In „Kraftfahrzeug – Eine deutsche Liebe“ kontrastiert Jan Tenhaven die Emotionalitäten von Autofans und Kritiker:innen. Etwas Hoffnung gibt es auch.

Im Studio von Fotograf René Staud wird ein aktuelles Porsche-Modell für ein neues Fotobuch ausgeleuchtet Foto: Jan Tenhaven/SWR

Es gibt Filme, die sind ab der ersten Minute zum Gruseln. Die ARD-Doku „Kraftfahrzeug – Eine deutsche Liebe“ ist sicherlich nicht als Horrorfilm gedacht. Doch sie zeigt eine Republik im Wahn. Genauer gesagt: die Autorepublik Deutschland.

Da schwärmt der Autofotograf René Staud von der Schönheit der Fahrzeuge, die er in aller Perfektion inszenieren darf. „Das Auto ist an sich eine große Persönlichkeit, es hat eine große Seele“, behauptet der Hochglanzgestalter genau dieses Bildes.

Da spricht der Vertriebsvorstand von VW über die Rolle des „Autos als Familienmitglied“.

Da kommen Klangdesigner zu Wort, die den Sound von Elektroautos aus Akkorden von Gustav Mahler so entwickeln, dass sich der Mensch am Steuer nicht nur als Fahrer, sondern „als Komponist“ fühlen könne. Sie schwärmen von der „Leidenschaft, die wir mit dem Fahrzeug projizieren.“

Der Film

„Kraftfahrzeug – Eine deutsche Liebe“ von Jan Tenhaven, 88 Minuten, zu sehen in der ARD-Mediathek.

Nicht ohne Röhren

Da werden Menschen gezeigt, in erster Linie Männer, die bei einem Autosalon um ein neues Modell schwärmen. Und Käufer:innen, die in Wolfsburg zum neuen Auto die Nacht im Ritz Carlton und die Volkswagen-Currywurst serviert bekommen.

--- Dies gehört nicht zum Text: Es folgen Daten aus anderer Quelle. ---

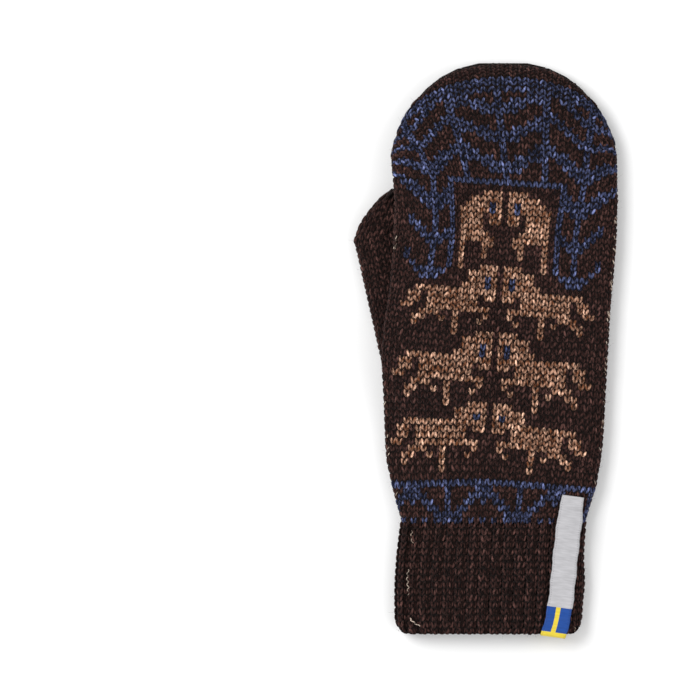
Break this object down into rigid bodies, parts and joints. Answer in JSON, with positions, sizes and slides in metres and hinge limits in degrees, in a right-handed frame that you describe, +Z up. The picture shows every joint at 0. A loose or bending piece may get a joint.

Natürlich darf Ulf Poschardt nicht fehlen. Der Journalist, mittlerweile Herausgeber von Welt und Co., gibt zum wiederholten Mal den Mensch gewordenen Porsche, der von röhrenden Sportwagen als Kulturgut schwärmt. „Das Tempolimit ist wie die Steuererhöhung. Das ist der Freiheitsneid. Das ist Hass auf Menschen, die dich überholen“, sagt Poschardt. Nur um gleich darauf über „die Clowns“ zu schimpfen, die angeblich alle anderen so entschleunigen wollen. „Scheiße, Scheiße, Scheiße!“, ruft der Ferrari-Fahrer an einer Stelle gleich mehrfach. Man möchte ihm aus vollem Herzen zustimmen. Aber er flucht nur über seinen italienischen Sportwagen, der bei der Fahrt auf der Autobahn nicht so spurten will, wie sein Herrchen.

Die knapp erste halbe Stunde der Doku ist schlichtweg unerträglich. Es geht ausschließlich um Kult, Inszenierung, Emotion, Freiheit, Tempo. Dass das Auto mal erfunden wurde, um von A nach B zu kommen, spielt kaum eine Rolle. Nur wer dieses Konzentrat der Automanie durchhält, bekommt auch kritische Stimmen zu hören, die nach und nach das Bild bestimmen.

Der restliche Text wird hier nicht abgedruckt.